The task |
Return, exactly as written, the lines from the one containing "fronts(collection)" through the one containing "nodes[node].hide_render = nodes[node].hide_viewport", with both ends included.

[Scripts that build objects]

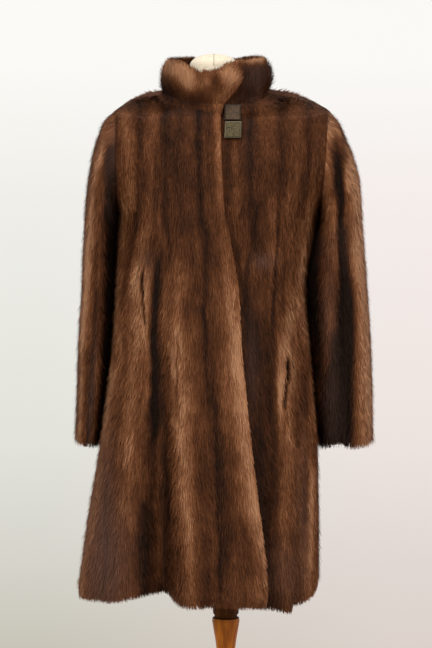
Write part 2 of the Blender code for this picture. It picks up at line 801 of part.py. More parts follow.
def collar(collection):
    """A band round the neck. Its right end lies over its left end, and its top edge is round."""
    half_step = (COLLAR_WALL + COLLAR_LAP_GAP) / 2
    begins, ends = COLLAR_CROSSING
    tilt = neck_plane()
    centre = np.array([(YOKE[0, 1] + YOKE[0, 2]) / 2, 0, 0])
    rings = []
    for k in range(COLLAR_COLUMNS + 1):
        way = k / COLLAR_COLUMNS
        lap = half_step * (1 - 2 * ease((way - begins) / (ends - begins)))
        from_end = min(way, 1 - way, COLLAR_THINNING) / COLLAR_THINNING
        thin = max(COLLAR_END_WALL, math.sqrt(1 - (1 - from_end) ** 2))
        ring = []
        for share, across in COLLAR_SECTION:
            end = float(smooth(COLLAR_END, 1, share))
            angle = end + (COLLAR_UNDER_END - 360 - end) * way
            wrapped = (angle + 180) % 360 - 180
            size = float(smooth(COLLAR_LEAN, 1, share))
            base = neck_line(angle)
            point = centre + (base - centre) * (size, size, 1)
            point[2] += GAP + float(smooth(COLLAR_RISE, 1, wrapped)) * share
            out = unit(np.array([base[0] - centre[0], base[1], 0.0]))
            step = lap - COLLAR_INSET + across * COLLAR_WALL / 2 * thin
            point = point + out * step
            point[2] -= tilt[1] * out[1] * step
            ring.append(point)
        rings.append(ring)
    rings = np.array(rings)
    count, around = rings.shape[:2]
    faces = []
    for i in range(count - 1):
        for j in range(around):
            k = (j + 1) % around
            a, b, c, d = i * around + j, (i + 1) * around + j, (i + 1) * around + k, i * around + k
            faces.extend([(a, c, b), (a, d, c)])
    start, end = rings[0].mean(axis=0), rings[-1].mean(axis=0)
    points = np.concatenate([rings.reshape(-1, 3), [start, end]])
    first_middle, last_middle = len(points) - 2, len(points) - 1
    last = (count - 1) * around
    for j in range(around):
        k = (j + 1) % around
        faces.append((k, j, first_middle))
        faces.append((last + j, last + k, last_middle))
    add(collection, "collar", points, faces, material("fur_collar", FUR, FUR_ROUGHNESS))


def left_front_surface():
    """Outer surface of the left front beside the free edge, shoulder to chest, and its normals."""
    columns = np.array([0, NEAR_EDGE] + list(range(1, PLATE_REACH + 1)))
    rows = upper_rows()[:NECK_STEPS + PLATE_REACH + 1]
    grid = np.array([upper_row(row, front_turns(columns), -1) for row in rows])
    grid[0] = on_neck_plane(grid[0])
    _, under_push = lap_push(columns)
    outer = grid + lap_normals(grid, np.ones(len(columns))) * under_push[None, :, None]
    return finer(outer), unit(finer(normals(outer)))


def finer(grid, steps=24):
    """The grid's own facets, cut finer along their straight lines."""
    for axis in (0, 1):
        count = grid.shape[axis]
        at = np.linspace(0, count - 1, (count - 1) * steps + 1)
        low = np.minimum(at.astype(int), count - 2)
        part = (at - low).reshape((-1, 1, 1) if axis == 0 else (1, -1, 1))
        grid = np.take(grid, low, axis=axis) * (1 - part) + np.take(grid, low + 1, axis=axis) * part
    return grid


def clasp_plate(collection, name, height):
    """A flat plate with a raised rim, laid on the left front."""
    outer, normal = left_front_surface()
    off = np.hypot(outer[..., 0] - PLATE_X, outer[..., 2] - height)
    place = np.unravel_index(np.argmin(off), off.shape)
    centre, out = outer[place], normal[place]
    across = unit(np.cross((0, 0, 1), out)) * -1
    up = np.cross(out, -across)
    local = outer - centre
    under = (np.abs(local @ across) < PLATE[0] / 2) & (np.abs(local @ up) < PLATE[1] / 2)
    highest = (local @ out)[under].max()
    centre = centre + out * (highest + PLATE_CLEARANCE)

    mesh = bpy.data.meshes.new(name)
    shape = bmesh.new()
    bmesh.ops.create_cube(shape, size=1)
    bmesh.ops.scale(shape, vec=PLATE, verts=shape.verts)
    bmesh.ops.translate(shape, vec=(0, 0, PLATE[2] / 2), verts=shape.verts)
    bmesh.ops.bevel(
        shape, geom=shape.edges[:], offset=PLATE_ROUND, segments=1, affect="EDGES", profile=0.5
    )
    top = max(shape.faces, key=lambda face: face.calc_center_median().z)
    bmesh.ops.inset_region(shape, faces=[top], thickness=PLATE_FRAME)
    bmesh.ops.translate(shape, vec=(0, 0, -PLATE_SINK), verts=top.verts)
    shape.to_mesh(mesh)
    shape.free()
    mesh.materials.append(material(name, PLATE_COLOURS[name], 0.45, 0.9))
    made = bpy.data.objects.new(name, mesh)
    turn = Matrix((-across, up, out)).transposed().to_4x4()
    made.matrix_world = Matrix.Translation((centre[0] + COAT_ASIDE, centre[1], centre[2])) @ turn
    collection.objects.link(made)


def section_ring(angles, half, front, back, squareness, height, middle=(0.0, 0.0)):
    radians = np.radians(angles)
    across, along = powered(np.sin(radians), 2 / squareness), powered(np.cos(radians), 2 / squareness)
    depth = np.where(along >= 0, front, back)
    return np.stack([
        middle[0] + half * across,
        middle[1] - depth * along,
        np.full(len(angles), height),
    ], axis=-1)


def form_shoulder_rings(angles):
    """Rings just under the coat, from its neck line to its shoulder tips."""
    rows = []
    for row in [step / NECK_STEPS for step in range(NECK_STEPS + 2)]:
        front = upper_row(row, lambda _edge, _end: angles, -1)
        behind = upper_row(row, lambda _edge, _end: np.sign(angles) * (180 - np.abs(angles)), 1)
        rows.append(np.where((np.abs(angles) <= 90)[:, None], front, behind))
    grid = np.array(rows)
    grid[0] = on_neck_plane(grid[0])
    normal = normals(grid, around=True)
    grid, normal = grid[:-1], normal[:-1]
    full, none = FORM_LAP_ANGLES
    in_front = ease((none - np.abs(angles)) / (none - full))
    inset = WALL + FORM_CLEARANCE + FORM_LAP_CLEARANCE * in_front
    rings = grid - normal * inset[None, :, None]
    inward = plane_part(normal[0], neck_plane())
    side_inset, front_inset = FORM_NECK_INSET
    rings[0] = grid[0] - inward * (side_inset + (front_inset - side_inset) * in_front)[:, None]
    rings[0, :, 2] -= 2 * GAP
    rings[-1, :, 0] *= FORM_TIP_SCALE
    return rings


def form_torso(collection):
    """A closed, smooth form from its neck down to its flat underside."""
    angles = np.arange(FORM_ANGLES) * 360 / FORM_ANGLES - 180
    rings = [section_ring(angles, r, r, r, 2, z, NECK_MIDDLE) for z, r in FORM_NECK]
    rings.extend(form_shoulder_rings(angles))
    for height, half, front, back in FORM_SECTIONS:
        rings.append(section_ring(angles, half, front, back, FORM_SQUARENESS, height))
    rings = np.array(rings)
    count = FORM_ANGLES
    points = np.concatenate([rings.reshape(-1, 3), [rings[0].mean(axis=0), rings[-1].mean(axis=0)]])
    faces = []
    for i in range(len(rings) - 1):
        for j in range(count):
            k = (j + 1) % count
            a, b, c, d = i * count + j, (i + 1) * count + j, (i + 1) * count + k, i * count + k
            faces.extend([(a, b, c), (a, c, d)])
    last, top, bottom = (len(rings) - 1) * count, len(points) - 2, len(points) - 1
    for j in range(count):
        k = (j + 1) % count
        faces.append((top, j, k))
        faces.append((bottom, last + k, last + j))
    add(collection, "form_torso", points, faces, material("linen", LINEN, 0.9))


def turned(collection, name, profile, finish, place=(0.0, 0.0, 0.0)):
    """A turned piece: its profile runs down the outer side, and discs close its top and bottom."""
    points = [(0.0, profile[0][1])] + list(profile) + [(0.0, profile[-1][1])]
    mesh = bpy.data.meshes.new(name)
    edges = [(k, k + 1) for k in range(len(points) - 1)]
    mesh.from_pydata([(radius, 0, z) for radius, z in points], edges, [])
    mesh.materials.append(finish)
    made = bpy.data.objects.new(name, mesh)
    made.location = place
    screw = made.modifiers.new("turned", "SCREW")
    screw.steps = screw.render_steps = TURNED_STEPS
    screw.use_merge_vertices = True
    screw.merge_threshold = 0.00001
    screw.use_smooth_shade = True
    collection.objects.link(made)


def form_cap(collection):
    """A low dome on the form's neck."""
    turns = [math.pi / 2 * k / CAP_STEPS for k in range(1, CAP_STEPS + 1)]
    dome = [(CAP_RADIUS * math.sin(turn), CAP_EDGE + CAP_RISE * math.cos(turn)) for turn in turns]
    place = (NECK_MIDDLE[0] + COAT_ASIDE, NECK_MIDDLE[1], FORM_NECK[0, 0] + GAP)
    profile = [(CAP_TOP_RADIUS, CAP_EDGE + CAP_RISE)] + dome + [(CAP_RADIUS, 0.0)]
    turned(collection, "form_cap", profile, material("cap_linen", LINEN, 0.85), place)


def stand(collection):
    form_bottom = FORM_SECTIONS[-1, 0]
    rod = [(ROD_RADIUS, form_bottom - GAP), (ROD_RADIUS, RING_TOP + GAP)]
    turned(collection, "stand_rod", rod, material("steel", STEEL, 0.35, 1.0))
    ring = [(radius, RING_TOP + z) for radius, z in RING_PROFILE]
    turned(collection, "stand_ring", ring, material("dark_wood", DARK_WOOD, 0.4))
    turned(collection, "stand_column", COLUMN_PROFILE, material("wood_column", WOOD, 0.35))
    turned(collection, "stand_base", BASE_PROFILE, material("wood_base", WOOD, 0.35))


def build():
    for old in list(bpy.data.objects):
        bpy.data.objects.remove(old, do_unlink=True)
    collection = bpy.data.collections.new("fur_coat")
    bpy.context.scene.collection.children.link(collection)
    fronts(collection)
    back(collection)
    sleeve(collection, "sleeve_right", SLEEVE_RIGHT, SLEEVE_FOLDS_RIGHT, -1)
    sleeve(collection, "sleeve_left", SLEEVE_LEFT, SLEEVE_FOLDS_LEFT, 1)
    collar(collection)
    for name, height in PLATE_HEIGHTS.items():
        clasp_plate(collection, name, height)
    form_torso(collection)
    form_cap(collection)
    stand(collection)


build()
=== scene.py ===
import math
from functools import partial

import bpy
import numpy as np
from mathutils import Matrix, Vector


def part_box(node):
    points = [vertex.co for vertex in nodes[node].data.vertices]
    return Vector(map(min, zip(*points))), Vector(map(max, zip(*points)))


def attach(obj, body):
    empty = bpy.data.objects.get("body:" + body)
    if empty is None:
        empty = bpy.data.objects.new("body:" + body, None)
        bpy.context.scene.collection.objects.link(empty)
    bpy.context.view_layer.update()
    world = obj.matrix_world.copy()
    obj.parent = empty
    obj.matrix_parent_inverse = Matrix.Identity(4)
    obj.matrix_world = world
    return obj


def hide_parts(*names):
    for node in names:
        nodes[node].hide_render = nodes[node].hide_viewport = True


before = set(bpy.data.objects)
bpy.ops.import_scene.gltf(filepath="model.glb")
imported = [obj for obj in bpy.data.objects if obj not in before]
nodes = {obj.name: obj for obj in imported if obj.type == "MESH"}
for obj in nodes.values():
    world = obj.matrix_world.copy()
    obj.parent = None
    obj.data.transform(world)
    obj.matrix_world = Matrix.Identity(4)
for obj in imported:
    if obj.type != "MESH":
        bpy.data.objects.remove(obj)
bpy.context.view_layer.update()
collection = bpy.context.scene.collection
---
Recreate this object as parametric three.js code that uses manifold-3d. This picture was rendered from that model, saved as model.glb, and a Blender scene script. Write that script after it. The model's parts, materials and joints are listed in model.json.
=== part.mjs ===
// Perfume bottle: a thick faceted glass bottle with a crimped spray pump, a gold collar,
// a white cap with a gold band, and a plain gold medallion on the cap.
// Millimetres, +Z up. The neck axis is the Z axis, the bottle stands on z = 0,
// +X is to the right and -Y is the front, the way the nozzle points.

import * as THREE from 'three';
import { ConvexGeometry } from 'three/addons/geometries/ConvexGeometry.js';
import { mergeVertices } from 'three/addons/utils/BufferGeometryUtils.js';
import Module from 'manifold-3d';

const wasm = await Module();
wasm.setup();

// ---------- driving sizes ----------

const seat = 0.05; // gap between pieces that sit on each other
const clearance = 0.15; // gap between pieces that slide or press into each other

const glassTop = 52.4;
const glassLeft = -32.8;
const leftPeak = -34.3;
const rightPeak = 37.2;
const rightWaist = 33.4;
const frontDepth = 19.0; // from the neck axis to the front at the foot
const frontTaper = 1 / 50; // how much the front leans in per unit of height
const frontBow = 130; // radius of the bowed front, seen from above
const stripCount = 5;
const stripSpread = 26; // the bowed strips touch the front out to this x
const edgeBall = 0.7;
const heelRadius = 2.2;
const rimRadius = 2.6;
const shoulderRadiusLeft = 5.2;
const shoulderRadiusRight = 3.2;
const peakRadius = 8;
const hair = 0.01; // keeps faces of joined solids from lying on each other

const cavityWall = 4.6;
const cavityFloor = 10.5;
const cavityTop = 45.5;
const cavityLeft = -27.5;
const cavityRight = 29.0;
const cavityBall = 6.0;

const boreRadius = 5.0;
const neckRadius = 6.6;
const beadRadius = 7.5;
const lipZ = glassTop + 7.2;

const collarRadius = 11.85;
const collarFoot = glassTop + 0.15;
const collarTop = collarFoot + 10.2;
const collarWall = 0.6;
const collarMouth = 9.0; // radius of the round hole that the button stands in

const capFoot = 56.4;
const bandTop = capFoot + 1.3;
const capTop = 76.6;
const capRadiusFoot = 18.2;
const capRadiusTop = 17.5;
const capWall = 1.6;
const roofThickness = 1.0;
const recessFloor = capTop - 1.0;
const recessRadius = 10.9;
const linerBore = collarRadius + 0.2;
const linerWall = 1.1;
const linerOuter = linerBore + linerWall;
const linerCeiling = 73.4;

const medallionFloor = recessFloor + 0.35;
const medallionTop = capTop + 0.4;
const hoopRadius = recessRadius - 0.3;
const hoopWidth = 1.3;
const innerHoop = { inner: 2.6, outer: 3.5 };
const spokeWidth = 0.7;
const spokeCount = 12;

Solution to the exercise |
    fronts(collection)
    back(collection)
    sleeve(collection, "sleeve_right", SLEEVE_RIGHT, SLEEVE_FOLDS_RIGHT, -1)
    sleeve(collection, "sleeve_left", SLEEVE_LEFT, SLEEVE_FOLDS_LEFT, 1)
    collar(collection)
    for name, height in PLATE_HEIGHTS.items():
        clasp_plate(collection, name, height)
    form_torso(collection)
    form_cap(collection)
    stand(collection)


build()
=== scene.py ===
import math
from functools import partial

import bpy
import numpy as np
from mathutils import Matrix, Vector


def part_box(node):
    points = [vertex.co for vertex in nodes[node].data.vertices]
    return Vector(map(min, zip(*points))), Vector(map(max, zip(*points)))


def attach(obj, body):
    empty = bpy.data.objects.get("body:" + body)
    if empty is None:
        empty = bpy.data.objects.new("body:" + body, None)
        bpy.context.scene.collection.objects.link(empty)
    bpy.context.view_layer.update()
    world = obj.matrix_world.copy()
    obj.parent = empty
    obj.matrix_parent_inverse = Matrix.Identity(4)
    obj.matrix_world = world
    return obj


def hide_parts(*names):
    for node in names:
        nodes[node].hide_render = nodes[node].hide_viewport = True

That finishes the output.